Director Mueller and Director Negroponte's leadership will be critical here. They must insist loudly, clearly, by word and deed, on law enforcement, terrorism prevention, and the protection of civil liberties.
Congress must play an active role in oversight as the FBI's role expands. And the new Privacy and Civil Liberties Oversight Board must be vigilant as well.
When we issued our report a year ago, we stated the following:
Our recommendation to leave counterterrorism intelligence collection in the United States with the FBI still depends on an assessment that the FBI--if it makes an all-out effort to institutionalize change--can do the job.
We stand by this statement still. Director Mueller is clearly making a strong effort to effect change. The obstacles are immense. We applaud the progress he has made so far; we urge him to forge ahead. We should give Director Mueller as much support as he needs to get the job done. We should be helpful and constructive.
The FBI has been reforming itself for four years. Everyone recognizes that there are still significant deficiencies in:
? the FBI's analytic capabilities;
We still see bureaucratic rivalries between the FBI and other agencies.
It is fair to ask how long the FBI will take to reform itself.
Director Mueller's timeframe for effecting reform at the FBI is not infinite.
The United States has not been attacked at home since 9/11, yet we all understand that the threat of terrorism remains very real.

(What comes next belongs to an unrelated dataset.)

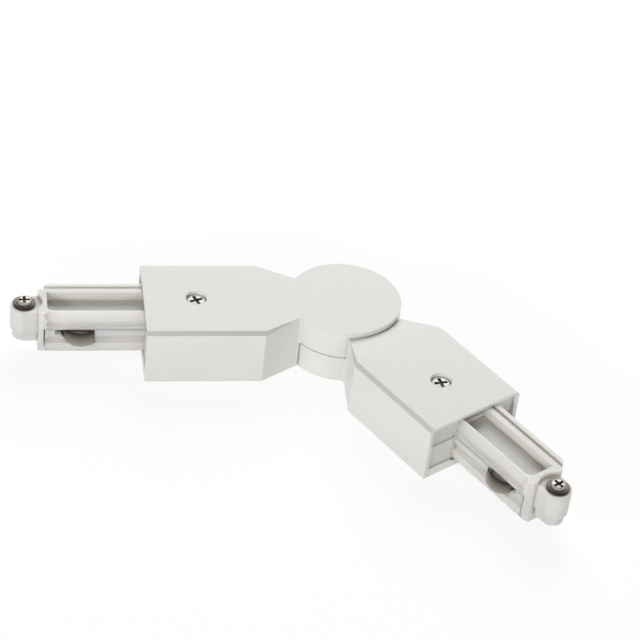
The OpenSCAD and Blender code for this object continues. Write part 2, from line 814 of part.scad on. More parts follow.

The threat to reform is also real. That threat is inertia and complacency. We need to maintain a sense of urgency to push reform efforts along as fast as possible.
This Committee, and this Congress, need to continue to provide careful oversight of Director Mueller's reforms, and to provide to him your expert guidance. He needs your support for reform - and he and the FBI also need a strong push from the Congress and other friends of reform.
A strong and effective domestic intelligence function is not an option for the United States -- it is an obligation. Our nation's security depends upon its success.